Continuous integration and continuous delivery/deployment (CI/CD) is a two-part process designed to streamline and automate significant parts of the software development life cycle. The CI/CD pipeline has a few core components:

  • Continuous integration (CI): New code and tweaks to the existing codebase are regularly integrated into a project’s main branch or central source code repository. These commits are automatically tested, and if there’s a bug, a developer is expected to respond as quickly as possible.
  • Continuous delivery (CD): While some definitions of CI/CD treat “continuous delivery” and “continuous deployment” as interchangeable concepts, they can exist as two different aspects of the software development cycle, depending on the development team’s tolerance for risk and hunger for automation.
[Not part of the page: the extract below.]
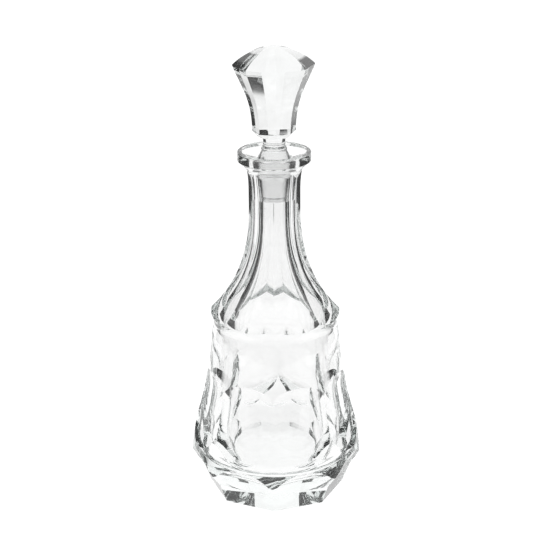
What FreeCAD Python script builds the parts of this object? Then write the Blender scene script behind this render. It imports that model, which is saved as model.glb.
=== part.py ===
import FreeCAD, Part
import math
import os

# A cut crystal decanter: a round-shouldered bottle with eight cut sides, and its stopper.
# Millimetres, +Z up. The origin is the middle of the flat base, and one corner of the
# eight-sided foot points along -Y.

SIDES = 8
HALF_STEP = math.pi / SIDES          # from the middle of a side to its corner
OVERSIZE = 400.0                     # longer than anything here is wide

# Heights of the bottle, measured from the table.
FACET_Z = 15.2                       # the low ring of corners, above the foot
GIRDLE_Z = 24.3                      # the widest ring of corners
FLOOR_Z = 25.0                       # inside floor, in the middle
GROOVE_Z = 129.5                     # the shallow groove under the bead
BEAD_Z = 137.0                       # middle of the bead round the shoulder
NECK_LOW_Z = 214.0                   # the neck is straight between these two heights
NECK_HIGH_Z = 230.0
NECK_TOP_Z = 243.0                   # where the eight-sided neck meets the lip
LIP_LOW_Z = 250.0                    # the upright band round the lip starts here
LIP_TOP_Z = 256.2

# Radii of the bottle. Where it is eight-sided they are measured to the corners.
FOOT_R = 49.2
FACET_R = 55.3
GIRDLE_R = 62.2
BELL_TOP_R = 45.9
GROOVE_R = 44.6
BEAD_R = 46.2
NECK_R = 18.2
LIP_R = 25.8
CAVITY_R = 46.0                      # widest part of the hollow inside
BORE_Z = 214.0                       # above this the hollow is a straight bore

# The cuts, in the upright plane through the middle of a side, as (radius, height).
OVAL_TOP = (48.9, 95.8)              # an oval cut is steep at its top and long below
OVAL_LOW = (60.9, 39.5)
OVAL_BETWEEN = [(47.3, 91.8), (46.8, 87.0), (47.5, 80.0), (49.2, 72.0),
                (51.4, 63.0), (54.1, 54.0), (57.5, 46.0)]
SCOOP_TOP = (60.6, 34.0)             # the cut below it, between girdle and foot
SCOOP_DEEP = (52.6, 19.0)
SCOOP_LOW = (49.4, 10.5)
SCOOP_CROWN_R = 90.0                 # how round the cutting wheel is across its rim
CUT_HALF_WIDTH = 28.0                # each cutter reaches this far past the middle of a side

# The stopper.
PLUG_LOW_Z = 221.6
PLUG_TOP_Z = 251.5
PLUG_LOW_R = 9.35
PLUG_TOP_R = 11.4
PLUG_GAP = 0.05                      # room between the plug and the ground mouth
WAIST_R = 7.8
COLLAR_Z = 258.0                     # the small ring at the foot of the waist
HEAD_LOW_Z = 267.3
RIM_Z = 314.0                        # the crease just under the crown's edge
CROWN_Z = 317.5                      # the corners of the crown
CROWN_R = 28.5
TOP_Z = 330.0
STOPPER_TURN = 6.1                   # degrees; a round plug may sit at any turn


# Outlines. A point is (radius, height), and a stretch of outline is a kind and its points.

def line(start, end):
    return ("line", [start, end])


def arc(start, middle, end):
    return ("arc", [start, middle, end])


def curve(*points):
    """A smooth curve through the points."""
    return ("curve", list(points))


def stretch_edge(kind, points, widen):
    """Stand one stretch up in the XZ plane as an edge."""
    vectors = [FreeCAD.Vector(radius * widen, 0, height) for radius, height in points]
    if kind == "line":
        return Part.LineSegment(*vectors).toShape()
    if kind == "arc":
        return Part.Arc(*vectors).toShape()
    spline = Part.BSplineCurve()
    spline.interpolate(vectors)
    return spline.toShape()


def turned(shape, degrees):
    """A copy turned about the upright axis."""
    copy = shape.copy()
    copy.rotate(FreeCAD.Vector(0, 0, 0), FreeCAD.Vector(0, 0, 1), degrees)
    return copy


def revolved(outline):
    """A round solid from an outline that starts and ends on the axis."""
    edges = [stretch_edge(kind, points, 1.0) for kind, points in outline]
    bottom = outline[0][1][0]
    top = outline[-1][1][-1]
    edges.append(stretch_edge("line", [top, bottom], 1.0))
    face = Part.Face(Part.Wire(edges))
    return face.revolve(FreeCAD.Vector(0, 0, 0), FreeCAD.Vector(0, 0, 1), 360)


def eight_sided(outline):
    """A solid with eight equal curved sides and a corner at -Y.

    The outline starts and ends on the axis and gives the corners. Four slabs that
    are shaped like the outline cross each other, and what they share is the solid.
    """
    across_sides = math.cos(HALF_STEP)
    right = [stretch_edge(kind, points, across_sides) for kind, points in outline]
    left = [stretch_edge(kind, points, -across_sides) for kind, points in outline]
    face = Part.Face(Part.Wire(Part.__sortEdges__(right + left)))
    face.translate(FreeCAD.Vector(0, -OVERSIZE / 2, 0))
    slab = face.extrude(FreeCAD.Vector(0, OVERSIZE, 0))
    half_step = math.degrees(HALF_STEP)
    slabs = [turned(slab, half_step * odd) for odd in (1, 3, 5, 7)]
    return slabs[0].common(slabs[1]).common(slabs[2]).common(slabs[3])


# The bottle.

def bell():
    """The round shape of bell and bead; below the girdle and above the bead it is oversize."""
    bead_top = (BEAD_R - 3.2, BEAD_Z + 6.5)
    clear_r = GIRDLE_R + 4.0
    return revolved([
        line((0, 0), (clear_r, 0)),
        line((clear_r, 0), (clear_r, GIRDLE_Z - 6.0)),
        line((clear_r, GIRDLE_Z - 6.0), (GIRDLE_R, GIRDLE_Z)),
        curve((GIRDLE_R, GIRDLE_Z), (61.6, 33.0), (59.6, 47.5), (55.3, 65.0),
              (51.6, 81.0), (48.2, 100.0), (46.4, 114.0), (BELL_TOP_R, 122.0),
              (GROOVE_R, GROOVE_Z), (BEAD_R, BEAD_Z), bead_top),
        line(bead_top, (BEAD_R - 4.0, NECK_TOP_Z)),
        line((BEAD_R - 4.0, NECK_TOP_Z), (0, NECK_TOP_Z)),
    ])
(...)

With continuous delivery, code that passes tests is automatically deployed to a staging environment, where developers can push it to production when they feel it’s necessary.
  • Continuous deployment (CD): Continuous deployment automatically deploys code changes directly to a production environment, rather than staging.

By automating broad swaths of software testing and releasing, CI/CD frees development teams from some of the more time-intensive and arduous aspects of software development. For example, when software development was more of a manual process, teams would often fall behind on testing and debugging, which would result in cascades of errors and other issues when it came time for developers to integrate their code and features into new versions of the product.

Since developers often use CI/CD in conjunction with version control and a shared code repository, they can quickly roll back unexpected issues that might emerge during deployment. With the right setup, teams can also easily see what’s been integrated and deployed, allowing them to better plan future sprints. CI/CD has been particularly embraced by DevOps, which is committed to helping teams build new software products faster.